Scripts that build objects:
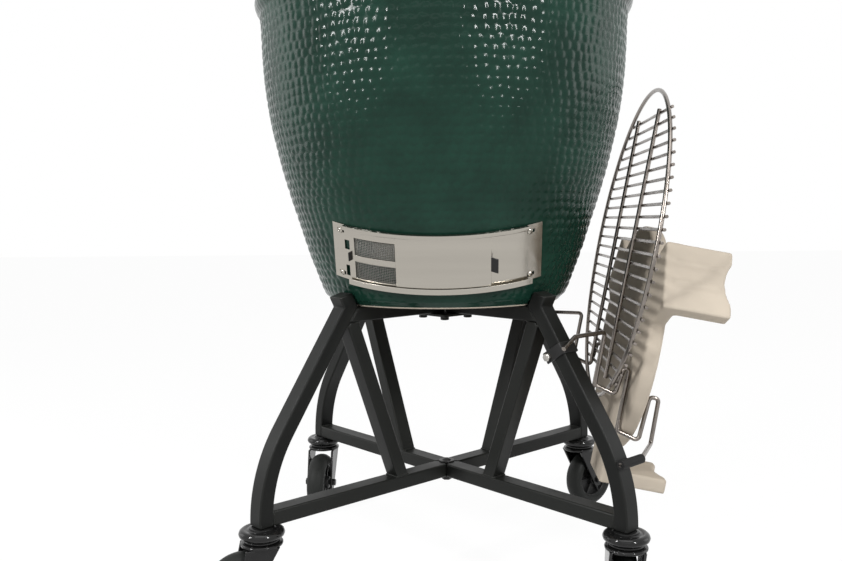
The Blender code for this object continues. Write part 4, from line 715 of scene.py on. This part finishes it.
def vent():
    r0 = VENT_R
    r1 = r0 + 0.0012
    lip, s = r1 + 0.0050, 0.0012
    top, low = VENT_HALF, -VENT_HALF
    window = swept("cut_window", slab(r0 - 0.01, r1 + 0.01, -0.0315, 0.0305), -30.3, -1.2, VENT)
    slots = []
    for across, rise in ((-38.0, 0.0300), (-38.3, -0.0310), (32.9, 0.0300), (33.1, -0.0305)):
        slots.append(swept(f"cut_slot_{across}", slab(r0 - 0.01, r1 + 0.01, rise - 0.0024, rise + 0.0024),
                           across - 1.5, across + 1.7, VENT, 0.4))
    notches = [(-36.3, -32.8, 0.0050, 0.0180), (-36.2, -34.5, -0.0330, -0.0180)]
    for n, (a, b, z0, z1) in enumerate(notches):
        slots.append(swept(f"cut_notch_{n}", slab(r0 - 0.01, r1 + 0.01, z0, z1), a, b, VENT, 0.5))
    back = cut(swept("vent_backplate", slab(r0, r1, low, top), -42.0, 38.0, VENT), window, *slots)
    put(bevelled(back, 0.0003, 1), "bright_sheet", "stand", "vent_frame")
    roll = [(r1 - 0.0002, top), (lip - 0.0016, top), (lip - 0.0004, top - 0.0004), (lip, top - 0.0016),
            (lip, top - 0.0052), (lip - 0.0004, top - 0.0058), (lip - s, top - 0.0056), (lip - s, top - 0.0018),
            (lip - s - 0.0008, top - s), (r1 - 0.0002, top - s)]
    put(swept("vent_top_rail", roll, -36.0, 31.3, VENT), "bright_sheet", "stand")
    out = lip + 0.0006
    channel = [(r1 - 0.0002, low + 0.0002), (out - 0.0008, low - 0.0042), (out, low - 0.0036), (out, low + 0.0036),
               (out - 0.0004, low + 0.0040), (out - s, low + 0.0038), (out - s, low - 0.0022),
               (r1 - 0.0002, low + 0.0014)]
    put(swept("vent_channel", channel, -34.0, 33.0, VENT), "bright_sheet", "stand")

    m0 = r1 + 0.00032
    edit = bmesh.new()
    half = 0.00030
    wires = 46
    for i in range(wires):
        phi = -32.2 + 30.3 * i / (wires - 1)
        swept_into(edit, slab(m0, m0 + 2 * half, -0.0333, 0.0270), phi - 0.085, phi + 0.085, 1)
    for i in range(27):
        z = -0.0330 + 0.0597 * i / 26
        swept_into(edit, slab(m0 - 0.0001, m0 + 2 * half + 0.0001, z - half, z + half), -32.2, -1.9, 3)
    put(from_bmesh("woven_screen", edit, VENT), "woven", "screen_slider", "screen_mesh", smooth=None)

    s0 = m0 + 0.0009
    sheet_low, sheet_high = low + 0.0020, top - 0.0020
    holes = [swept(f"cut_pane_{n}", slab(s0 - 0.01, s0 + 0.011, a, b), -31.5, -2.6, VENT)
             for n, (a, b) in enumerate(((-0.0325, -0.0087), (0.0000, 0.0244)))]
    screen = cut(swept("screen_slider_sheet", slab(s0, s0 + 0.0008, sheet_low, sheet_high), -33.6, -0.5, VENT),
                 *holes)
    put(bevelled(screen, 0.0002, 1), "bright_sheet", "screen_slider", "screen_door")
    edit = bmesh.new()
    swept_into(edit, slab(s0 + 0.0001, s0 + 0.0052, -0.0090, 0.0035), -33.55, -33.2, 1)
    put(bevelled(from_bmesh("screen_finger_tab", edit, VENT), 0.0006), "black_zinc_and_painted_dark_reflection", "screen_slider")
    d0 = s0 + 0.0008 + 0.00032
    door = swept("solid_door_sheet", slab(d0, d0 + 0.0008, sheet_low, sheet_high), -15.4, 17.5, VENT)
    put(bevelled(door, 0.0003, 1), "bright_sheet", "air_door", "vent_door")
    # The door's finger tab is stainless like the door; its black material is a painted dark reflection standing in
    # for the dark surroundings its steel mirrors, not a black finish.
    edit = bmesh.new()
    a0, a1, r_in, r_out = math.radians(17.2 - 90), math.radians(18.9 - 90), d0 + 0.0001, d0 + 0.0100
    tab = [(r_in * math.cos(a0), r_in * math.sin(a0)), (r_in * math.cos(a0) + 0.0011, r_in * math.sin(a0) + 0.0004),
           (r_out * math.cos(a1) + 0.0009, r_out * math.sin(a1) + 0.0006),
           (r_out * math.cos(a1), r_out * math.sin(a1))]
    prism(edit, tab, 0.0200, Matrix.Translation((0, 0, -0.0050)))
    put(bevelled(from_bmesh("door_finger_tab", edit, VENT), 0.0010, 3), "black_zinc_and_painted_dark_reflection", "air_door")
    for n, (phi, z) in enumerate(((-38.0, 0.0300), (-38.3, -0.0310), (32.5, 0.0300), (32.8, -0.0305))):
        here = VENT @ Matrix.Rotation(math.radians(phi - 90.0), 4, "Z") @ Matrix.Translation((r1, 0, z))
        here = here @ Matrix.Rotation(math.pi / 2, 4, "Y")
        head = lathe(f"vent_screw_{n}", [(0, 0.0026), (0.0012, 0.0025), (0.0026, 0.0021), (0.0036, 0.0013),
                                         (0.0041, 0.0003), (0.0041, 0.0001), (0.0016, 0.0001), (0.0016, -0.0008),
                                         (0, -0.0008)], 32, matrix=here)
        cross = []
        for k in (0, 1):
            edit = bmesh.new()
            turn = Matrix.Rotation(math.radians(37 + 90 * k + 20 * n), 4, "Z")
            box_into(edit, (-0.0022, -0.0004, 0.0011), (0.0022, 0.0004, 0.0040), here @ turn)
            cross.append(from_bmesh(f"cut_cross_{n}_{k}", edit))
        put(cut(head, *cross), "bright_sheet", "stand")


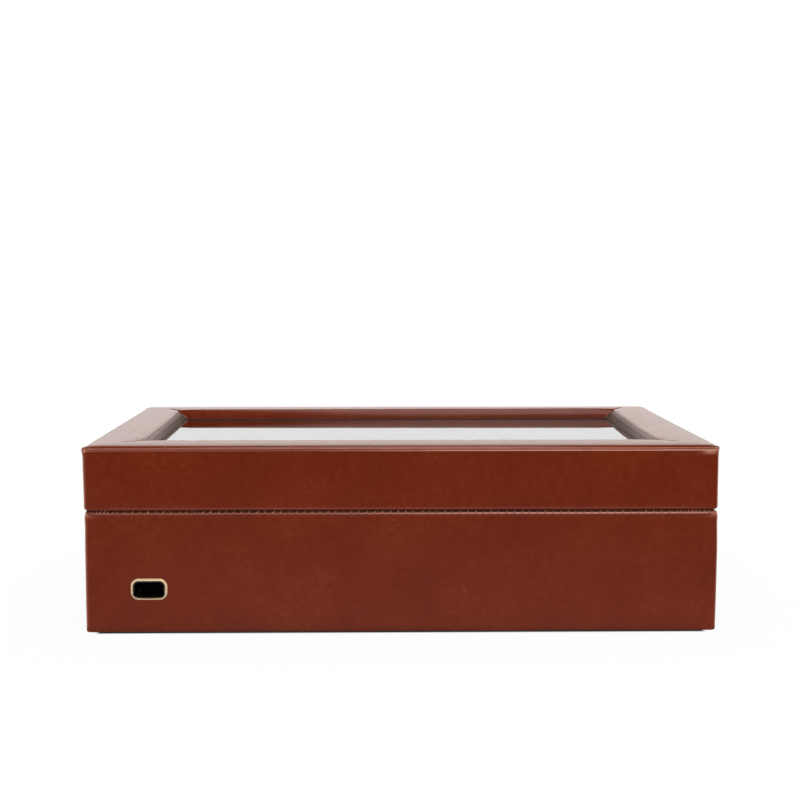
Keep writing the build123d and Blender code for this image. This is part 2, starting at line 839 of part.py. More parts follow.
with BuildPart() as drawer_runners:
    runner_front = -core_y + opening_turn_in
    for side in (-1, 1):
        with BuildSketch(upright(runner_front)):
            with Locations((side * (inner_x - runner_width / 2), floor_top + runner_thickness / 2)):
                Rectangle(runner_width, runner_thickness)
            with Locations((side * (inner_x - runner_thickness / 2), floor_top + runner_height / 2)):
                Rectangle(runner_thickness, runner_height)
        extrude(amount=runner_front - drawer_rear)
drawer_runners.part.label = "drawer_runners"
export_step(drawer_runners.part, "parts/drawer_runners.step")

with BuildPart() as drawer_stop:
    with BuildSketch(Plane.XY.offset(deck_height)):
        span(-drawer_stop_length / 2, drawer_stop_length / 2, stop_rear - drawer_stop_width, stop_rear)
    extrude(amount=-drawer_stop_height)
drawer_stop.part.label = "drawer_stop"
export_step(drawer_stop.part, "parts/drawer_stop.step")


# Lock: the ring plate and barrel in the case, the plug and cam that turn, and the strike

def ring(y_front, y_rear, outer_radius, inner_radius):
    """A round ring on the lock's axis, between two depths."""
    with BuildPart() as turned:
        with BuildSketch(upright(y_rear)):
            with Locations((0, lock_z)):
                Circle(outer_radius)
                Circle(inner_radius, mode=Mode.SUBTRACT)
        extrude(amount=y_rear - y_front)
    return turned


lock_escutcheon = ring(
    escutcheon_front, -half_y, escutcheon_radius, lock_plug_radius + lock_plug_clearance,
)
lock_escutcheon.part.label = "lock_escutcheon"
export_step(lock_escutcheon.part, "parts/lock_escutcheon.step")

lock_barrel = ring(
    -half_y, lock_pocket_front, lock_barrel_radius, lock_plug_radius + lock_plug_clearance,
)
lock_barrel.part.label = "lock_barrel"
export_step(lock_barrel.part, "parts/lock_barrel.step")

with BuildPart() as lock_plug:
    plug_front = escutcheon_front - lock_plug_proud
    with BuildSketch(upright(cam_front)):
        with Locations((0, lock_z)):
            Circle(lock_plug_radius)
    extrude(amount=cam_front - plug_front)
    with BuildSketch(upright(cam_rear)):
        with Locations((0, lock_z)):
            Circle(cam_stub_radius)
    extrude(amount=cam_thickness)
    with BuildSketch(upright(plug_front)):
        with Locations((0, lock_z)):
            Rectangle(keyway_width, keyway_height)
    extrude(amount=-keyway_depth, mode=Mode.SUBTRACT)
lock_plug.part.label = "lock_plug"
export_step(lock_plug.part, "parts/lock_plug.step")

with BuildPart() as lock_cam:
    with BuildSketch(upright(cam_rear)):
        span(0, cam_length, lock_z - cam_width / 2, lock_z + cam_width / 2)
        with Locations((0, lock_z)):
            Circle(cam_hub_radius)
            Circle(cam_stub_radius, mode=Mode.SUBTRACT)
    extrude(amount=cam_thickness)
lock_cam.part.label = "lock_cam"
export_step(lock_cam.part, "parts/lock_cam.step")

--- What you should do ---
Show all lines in the entries above where the string "code" appears.

--- Written reply ---
The Blender code for this object continues. Write part 4, from line 715 of scene.py on. This part finishes it.
Keep writing the build123d and Blender code for this image. This is part 2, starting at line 839 of part.py. More parts follow.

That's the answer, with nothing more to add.